Amine-containing materials, such as amine-containing analytes, amino acids, DNA fragments, RNA fragments, protein fragments, organelles, and immunoglobins, immobilized on the surface of a substrate can be used in numerous applications. The covalent attachment of amine-containing materials to a substrate can be accomplished, for example, by the reaction of the amine with a reactive group on the surface of the substrate. This amine-reactive functional group can be, for example, an activated acyl derivative, such as an N-hydroxy succinimide ester; or, an active cyclic acyl compound, such as azlactone. A stable amide bond is formed from reaction of the amine with the active acyl group, either with expulsion of N-hydroxy succinimide or opening of the azlactone.
Although a wide variety of amine-reactive compounds of the type described above, with an amine capturing functional group on one end and a different substrate anchoring functional group on the other end of a divalent linking group, can be conveniently synthesized, many such modifications require difficult separations to achieve the necessary selectively substituted compound. For example, longer or oligomeric divalent linking groups, or, especially, branched or multi-functional linking groups, would be difficult to prepare having a single, substrate specific, reactive functional group on only one end of the molecule. An alternative approach involves converting some or all functional groups to amine capture functional groups. Such molecules could be beneficial for efficient attachment, as well as for control of the activity of the immobilized amine-containing material, especially in biological systems.
Additionally, some surfaces may have few or no complementary functional groups for anchoring amine compounds.

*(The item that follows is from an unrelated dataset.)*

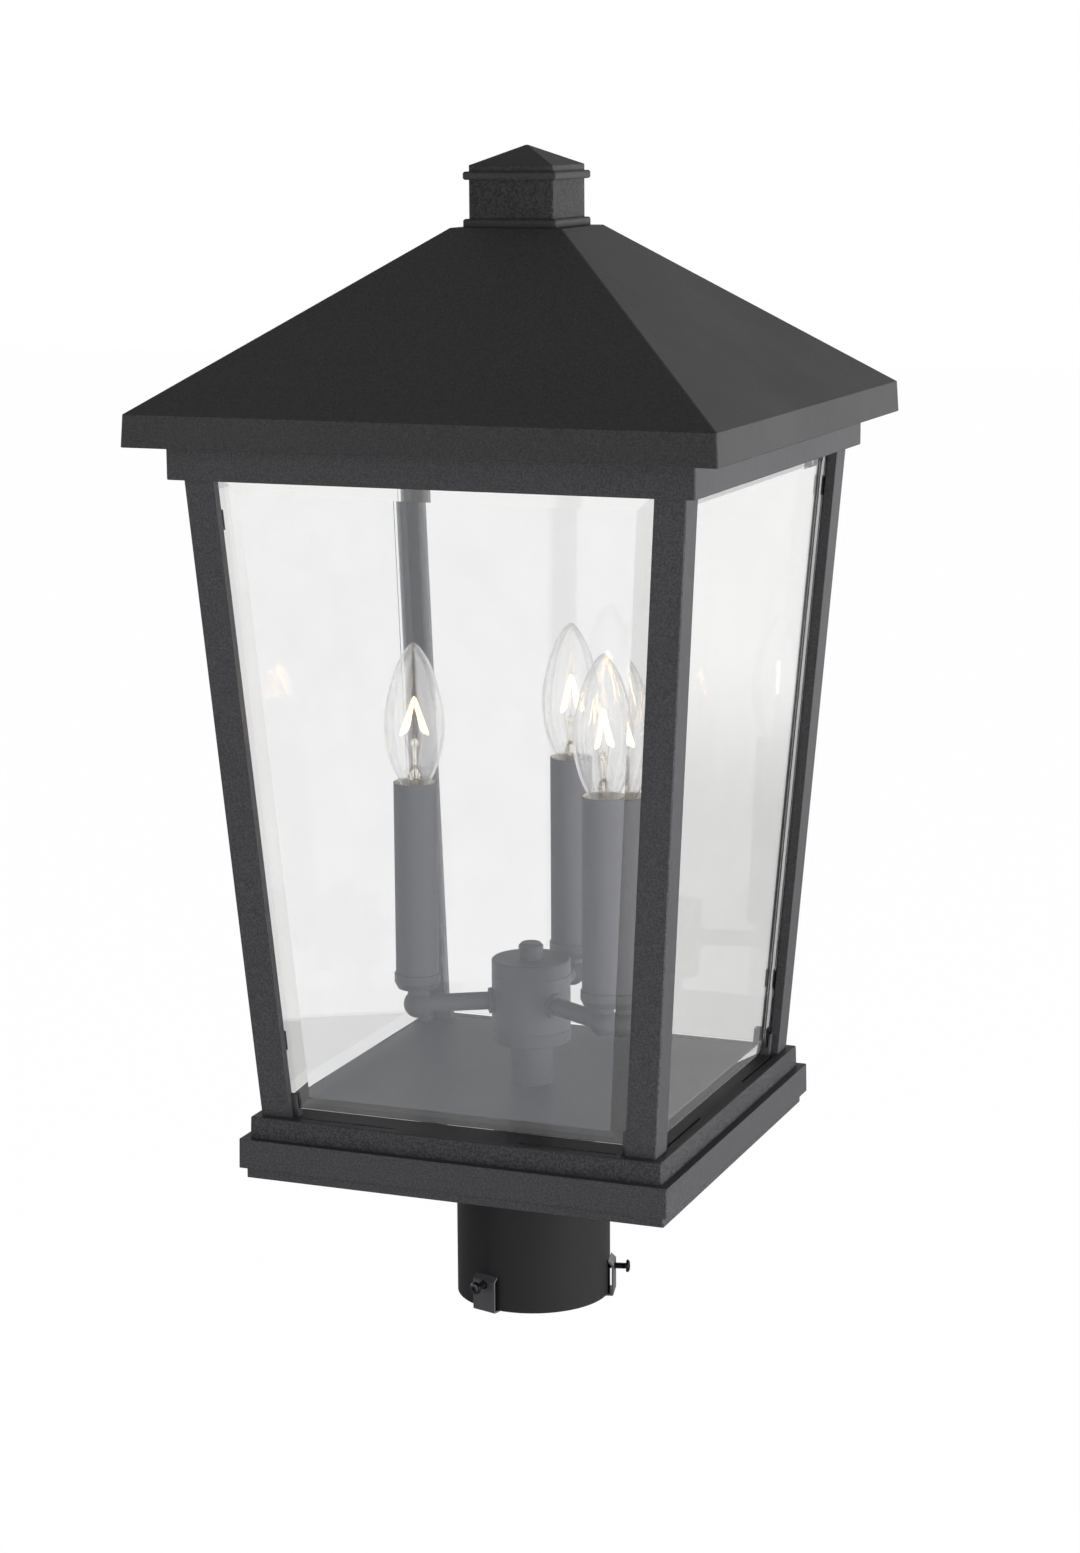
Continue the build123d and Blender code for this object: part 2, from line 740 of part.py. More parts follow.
def hub_cap(flat_z, lip_z):
    """Shallow round cap: a flat face with a pipe hole, and a lip that meets the hub body."""
    toward_lip = math.copysign(1, lip_z - flat_z)
    with BuildPart() as cap:
        with BuildSketch(level(flat_z)):
            Circle(hub_radius)
        extrude(amount=lip_z - flat_z)
        rims = cap.edges().filter_by(lambda edge: abs(edge.center().Z - flat_z) < 0.01)
        chamfer(rims, cap_ease)
        with BuildSketch(level(lip_z)):
            Circle(hub_radius + cut_overrun)
            Circle(hub_radius - seam_groove, mode=Mode.SUBTRACT)
        extrude(amount=-toward_lip * seam_groove_height, mode=Mode.SUBTRACT)
        with BuildSketch(level(lip_z)):
            Circle(hub_radius - hub_wall)
        extrude(amount=(flat_z + toward_lip * cap_wall) - lip_z, mode=Mode.SUBTRACT)
        with BuildSketch(level(flat_z)):
            Circle(pipe_hole_radius)
        extrude(amount=toward_lip * cap_wall, mode=Mode.SUBTRACT)
    return cap.part


finish(hub_cap(hub_top_z, hub_upper_seam_z), "hub_top_cap")
finish(hub_cap(hub_bottom_z, hub_lower_seam_z), "hub_bottom_cap")

with BuildPart() as hub_knob:
    with BuildSketch(level(hub_top_z)):
        Circle(knob_radius)
    extrude(amount=knob_height)
    chamfer(hub_knob.edges().sort_by(Axis.Z)[-1], knob_ease)
    with BuildSketch(level(hub_top_z)):
        Circle(pipe_hole_radius)
    extrude(amount=knob_thread_depth, mode=Mode.SUBTRACT)
finish(hub_knob.part, "hub_knob")


# ---------------------------------------------------------------- arms, collars and elbows
def arm(angle):
    """Straight tube from inside the hub to the ball elbow."""
    with BuildPart() as tube:
        with BuildSketch(outward(angle, arm_start, arm_z)):
            Circle(arm_radius)
            Circle(arm_bore_radius, mode=Mode.SUBTRACT)
        extrude(amount=arm_end - arm_start)
    return tube.part


for number, angle in enumerate(candle_angles, start=1):
    finish(arm(angle), f"arm_{number}")

with BuildPart() as arm_collars:
    for angle in candle_angles:
        with BuildSketch(outward(angle, hub_radius - hub_wall, arm_z)):
            Circle(collar_radius)
            Circle(arm_radius + running_clearance, mode=Mode.SUBTRACT)
        extrude(amount=collar_end - hub_radius + hub_wall)
    with BuildSketch(level(arm_z - collar_radius)):
        Circle(hub_radius)
    extrude(amount=2 * collar_radius, mode=Mode.SUBTRACT)
finish(arm_collars.part, "arm_collars")

with BuildPart() as arm_lock_nuts:
    for angle in candle_angles:
        with BuildSketch(outward(angle, lock_nut_start, arm_z)):
            RegularPolygon(lock_nut_width / 2, 6, major_radius=False)
            Circle(arm_radius, mode=Mode.SUBTRACT)
        extrude(amount=lock_nut_height)
finish(arm_lock_nuts.part, "arm_lock_nuts")

neck_start_z = arm_z + math.sqrt(ball_radius**2 - neck_radius**2)
with BuildPart() as elbows:
    for angle in candle_angles:
        with BuildSketch(candle_plane(angle)):
            with BuildLine():
                ThreePointArc(
                    (0, arm_z - ball_radius), (ball_radius, arm_z), (neck_radius, neck_start_z)
                )
                Polyline(
                    (neck_radius, neck_start_z),
                    (neck_radius, cup_bottom_z),
                    (pipe_radius, cup_bottom_z),
                    (pipe_radius, pipe_seat_z),
                    (arm_bore_radius, pipe_seat_z),
                    (arm_bore_radius, arm_z - arm_bore_radius),
                    (0, arm_z - arm_bore_radius),
                    (0, arm_z - ball_radius),
                )
            make_face()
        revolve(axis=candle_axis(angle))
        with BuildSketch(outward(angle, arm_end, arm_z)):
            Circle(arm_radius + running_clearance)
        extrude(amount=-ball_radius, mode=Mode.SUBTRACT)
        with BuildSketch(outward(angle, arm_end, arm_z)):
            Circle(arm_bore_radius)
        extrude(amount=candle_reach - arm_end, mode=Mode.SUBTRACT)
finish(elbows.part, "elbows")


# ---------------------------------------------------------------- candles
with BuildPart() as candle_cups:
    for angle in candle_angles:
        with BuildSketch(candle_plane(angle)):
            with BuildLine():
                Polyline(
                    (pipe_hole_radius, cup_floor_z),
                    (pipe_hole_radius, cup_bottom_z),
                    (neck_radius, cup_bottom_z),
                    (cup_dish_radius, cup_dish_z),
                    (cup_radius, cup_shoulder_z),
                    (cup_radius, cup_rim_z),
                    (cup_radius - cup_wall, cup_rim_z),
                    (cup_radius - cup_wall, cup_floor_z),
                    close=True,
                )
            make_face()
        revolve(axis=candle_axis(angle))
finish(candle_cups.part, "candle_cups")

with BuildPart() as candle_pipes:
    for angle in candle_angles:
        centre = outward(angle, candle_reach, 0).origin
        with BuildSketch(level(pipe_seat_z)):
            with Locations((centre.X, centre.Y)):
                Circle(pipe_radius)
                Circle(pipe_bore_radius, mode=Mode.SUBTRACT)
        extrude(amount=holder_bottom_z + holder_thread - pipe_seat_z)
finish(candle_pipes.part, "candle_pipes")


def candle_sleeve(angle):
    """Plain tube that hides the lampholder and stands in the cup."""
    centre = outward(angle, candle_reach, 0).origin
    with BuildPart() as sleeve:
        with BuildSketch(level(cup_floor_z)):
            with Locations((centre.X, centre.Y)):
                Circle(sleeve_radius)
                Circle(sleeve_bore_radius, mode=Mode.SUBTRACT)
        extrude(amount=sleeve_top_z - cup_floor_z)
    return sleeve.part


for number, angle in enumerate(candle_angles, start=1):
    finish(candle_sleeve(angle), f"candle_sleeve_{number}")

with BuildPart() as lampholders:
    for angle in candle_angles:
        centre = outward(angle, candle_reach, 0).origin
        spot = Locations((centre.X, centre.Y))
        with BuildSketch(level(holder_bottom_z)):
            with spot:
                Circle(holder_radius)
        extrude(amount=holder_top_z - holder_bottom_z)
        with BuildSketch(level(holder_bottom_z)):
            with spot:
                Circle(pipe_radius)
        extrude(amount=holder_thread, mode=Mode.SUBTRACT)
        with BuildSketch(level(socket_floor_z)):
            with spot:
                Circle(shell_radius)
        extrude(amount=holder_top_z - socket_floor_z, mode=Mode.SUBTRACT)
finish(lampholders.part, "lampholders")

with BuildPart() as socket_contacts:
    for angle in candle_angles:
        centre = outward(angle, candle_reach, 0).origin
        spot = Locations((centre.X, centre.Y))
        with BuildSketch(level(shell_bottom_z)):
            with spot:
                Circle(shell_radius)
                Circle(shell_bore_radius, mode=Mode.SUBTRACT)
        extrude(amount=shell_top_z - shell_bottom_z)
        with BuildSketch(level(socket_floor_z)):
            with spot:
                Rectangle(tab_length, tab_width)
        extrude(amount=bulb_contact_z - socket_floor_z)
finish(socket_contacts.part, "socket_contacts")


# ---------------------------------------------------------------- candle bulbs
def bulb_outline(inset):
    """Half outline of the bulb's envelope, drawn in from its outer face by an inset."""
    neck = (bulb_neck_radius - inset, bulb_neck_z)
    flank = (bulb_flank_radius - inset, bulb_flank_z)
    belly = (bulb_belly_radius - inset, bulb_belly_z)
    widest = (bulb_widest_radius - inset, bulb_widest_z)
    waist = (bulb_waist_radius - inset, bulb_waist_z)
    taper = (bulb_taper_radius - inset, bulb_taper_z)
    shoulder = (bulb_shoulder_radius - inset, bulb_shoulder_z)
    nose = (bulb_nose_radius - inset, bulb_nose_z - inset / 2)
    tip = (bulb_tip_radius, bulb_tip_z - inset)
    with BuildLine() as outline:
        Polyline((0, bulb_foot_z), (bulb_neck_radius - inset, bulb_foot_z), neck, flank)
        ThreePointArc(flank, belly, widest)
        ThreePointArc(widest, waist, taper)
        Polyline(taper, shoulder, nose, tip, (0, bulb_tip_z - inset), (0, bulb_foot_z))
    return outline.line


def bulb_glass(angle):
    """Thin torpedo-shaped envelope, open at the bottom of its neck."""
    outer_outline = bulb_outline(0)
    inner_outline = bulb_outline(bulb_glass_wall)
    with BuildPart() as glass:
        with BuildSketch(candle_plane(angle)):
            add(outer_outline)
            make_face()
        revolve(axis=candle_axis(angle))
        with BuildSketch(candle_plane(angle)):
            add(inner_outline)
            make_face()
        revolve(axis=candle_axis(angle), mode=Mode.SUBTRACT)
    return glass.part


def bulb_base(angle):
    """Screw shell with a tapered foot round the centre contact."""
    contact_hole = bulb_contact_radius + running_clearance
    with BuildPart() as base:
        with BuildSketch(candle_plane(angle)):
            with BuildLine():
                Polyline(
                    (contact_hole, bulb_base_foot_z),
                    (bulb_base_foot_radius, bulb_base_foot_z),
                    (bulb_base_radius, bulb_base_shoulder_z),
                    (bulb_base_radius, bulb_base_top_z),
                    (bulb_neck_radius, bulb_base_top_z),
                    (bulb_neck_radius, bulb_base_floor_z),
                    (contact_hole, bulb_base_floor_z),
                    close=True,
                )
            make_face()
        revolve(axis=candle_axis(angle))
    return base.part


def bulb_contact(angle):
    """Solder contact at the foot of the bulb."""
    with BuildPart() as contact:
        with BuildSketch(candle_plane(angle)):
            with BuildLine():
                Polyline(
                    (0, bulb_contact_z),
                    (bulb_contact_tip_radius, bulb_contact_z),
                    (bulb_contact_radius, bulb_contact_rim_z),
                    (bulb_contact_radius, bulb_contact_top_z),
                    (0, bulb_contact_top_z),
                    close=True,
                )
            make_face()
        revolve(axis=candle_axis(angle))
    return contact.part


def bulb_mount(angle):
    """Glass stem inside the bulb: flare, pinch, rod and bead."""
    flare = bulb_neck_radius - bulb_glass_wall
    with BuildPart() as mount:
        with BuildSketch(candle_plane(angle)):
            with BuildLine():
                Polyline(
                    (0, mount_foot_z),
                    (flare, mount_foot_z),
                    (flare, mount_flare_z),
                    (mount_pinch_radius, mount_pinch_start_z),
                    (mount_pinch_radius, mount_pinch_end_z),
                    (mount_rod_radius, mount_rod_z),
                    (mount_rod_radius, bead_z - bead_half_height),
                    (bead_radius, bead_z - bead_half_height),
                    (bead_radius, bead_z + bead_half_height),
                    (0, bead_z + bead_half_height),
                    close=True,
                )
            make_face()
        revolve(axis=candle_axis(angle))
    return mount.part


def bulb_filament(angle, facing):
    """Two lead wires and the lit coil between them, as one bent wire."""
    foot = outward(angle, candle_reach, 0).origin
    across = Vector(1, 0, 0).rotate(Axis.Z, facing)
    points = [
        foot + across * reach + Vector(0, 0, height)
        for reach, height in (
            (-lead_foot_reach, lead_foot_z),
            (-filament_half_span, filament_foot_z),
            (0, filament_apex_z),
            (filament_half_span, filament_foot_z),
            (lead_foot_reach, lead_foot_z),
        )
    ]
    with BuildPart() as wire:
        for start, end in zip(points, points[1:]):
            run = end - start
            with BuildSketch(Plane(origin=start, z_dir=run)):
                Circle(filament_radius)
            extrude(amount=run.length)
    return wire.part


for number, angle in enumerate(candle_angles, start=1):
    finish(bulb_glass(angle), f"bulb_glass_{number}")
    finish(bulb_base(angle), f"bulb_base_{number}")
    finish(bulb_contact(angle), f"bulb_contact_{number}")
    finish(bulb_mount(angle), f"bulb_mount_{number}")
    finish(bulb_filament(angle, filament_facings[number - 1]), f"bulb_filament_{number}")
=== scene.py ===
import math

import bmesh
import bpy
from mathutils import Matrix, Vector


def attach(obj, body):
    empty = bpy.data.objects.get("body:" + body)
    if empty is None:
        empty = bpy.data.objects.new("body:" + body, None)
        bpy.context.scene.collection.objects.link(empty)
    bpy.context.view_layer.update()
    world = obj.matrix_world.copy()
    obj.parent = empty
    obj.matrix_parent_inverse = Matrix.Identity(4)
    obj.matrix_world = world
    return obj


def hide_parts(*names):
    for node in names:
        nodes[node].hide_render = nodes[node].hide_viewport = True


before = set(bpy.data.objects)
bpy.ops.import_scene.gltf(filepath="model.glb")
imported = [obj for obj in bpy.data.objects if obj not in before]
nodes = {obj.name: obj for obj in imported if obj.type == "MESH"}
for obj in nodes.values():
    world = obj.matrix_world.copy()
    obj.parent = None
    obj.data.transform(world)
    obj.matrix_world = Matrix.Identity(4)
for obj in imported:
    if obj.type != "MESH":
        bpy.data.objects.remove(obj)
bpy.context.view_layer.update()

scene = bpy.context.scene

# ------------------------------------------------------------------ measures
millimetre = 0.001
candle_reach = 0.060
candle_angles = (90, 210, 330)
filament_turns = (60, 20, 75)
sleeve_bore_radius = 0.0106
clip_angles = (-106, 14, 134)
screw_tip_reach = 0.039
screw_level = 0.0138

# ------------------------------------------------------------------ camera
image_height = 1553
focal_pixels = 3346.8
camera_place = Vector((0.6306, -1.5855, 0.6229))
camera_turn = math.radians(21.53)
camera_dip = math.radians(11.39)
camera_roll = math.radians(0.334)
sensor_width = 36.0


def aim_camera():
    """Create the camera at the photograph's viewing angle."""
    data = bpy.data.cameras.new("photo_camera")
    data.sensor_width = sensor_width
    data.lens = focal_pixels / image_height * sensor_width
    data.clip_start = 0.05
    data.clip_end = 100.0
    camera = bpy.data.objects.new("photo_camera", data)
    scene.collection.objects.link(camera)
    level_right = Vector((math.cos(camera_turn), math.sin(camera_turn), 0))
    level_ahead = Vector((-math.sin(camera_turn), math.cos(camera_turn), 0))
    ahead = level_ahead * math.cos(camera_dip) - Vector((0, 0, math.sin(camera_dip)))
    up = level_ahead * math.sin(camera_dip) + Vector((0, 0, math.cos(camera_dip)))
    right = level_right * math.cos(camera_roll) - up * math.sin(camera_roll)
    up = level_right * math.sin(camera_roll) + up * math.cos(camera_roll)
    turn = Matrix((right, up, -ahead)).transposed().to_4x4()
    camera.matrix_world = Matrix.Translation(camera_place) @ turn
    scene.camera = camera


# ------------------------------------------------------------------ light and surroundings
def empty_tree(owner):
    """Node tree of a new world or material, cleared."""
    owner.use_nodes = True
    owner.node_tree.nodes.clear()
    return owner.node_tree


def emitter(tree, kind, colour, level):
    """Emission or background node of a colour and level."""
    node = tree.nodes.new(kind)
    node.inputs["Color"].default_value = (*colour, 1.0)
    node.inputs["Strength"].default_value = level
    return node


def mixed(tree, share, first, second):
    """Mix of two shaders by a value."""
    mix = tree.nodes.new("ShaderNodeMixShader")
    for source, target in ((share, mix.inputs["Fac"]), (first, mix.inputs[1]), (second, mix.inputs[2])):
        tree.links.new(source, target)
    return mix.outputs[0]


def seen_ray(tree):
    """Socket that is 1 for camera, glossy and transmission rays, and 0 for the rest."""
    path = tree.nodes.new("ShaderNodeLightPath")
    total = path.outputs["Is Camera Ray"]
    for name in ("Is Glossy Ray", "Is Transmission Ray"):
        larger = tree.nodes.new("ShaderNodeMath")
        larger.operation = "MAXIMUM"
        tree.links.new(total, larger.inputs[0])
        tree.links.new(path.outputs[name], larger.inputs[1])
        total = larger.outputs[0]
    return total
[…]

Such inert surfaces are often conveniently functionalized by treatment with a surface aminating agent, such as amino alkyl silanes or polyethylene imine. Subsequent exposure of these aminated surfaces to solutions of excess di- or multi-functional amine-capture compounds would convert the surface of the substrate into a surface with grafts of amine-reactive functional groups.
Thus, there exists a need for compounds for reaction with amine-functional surfaces having di- and multi-functional amine-reactive, terminal functional groups.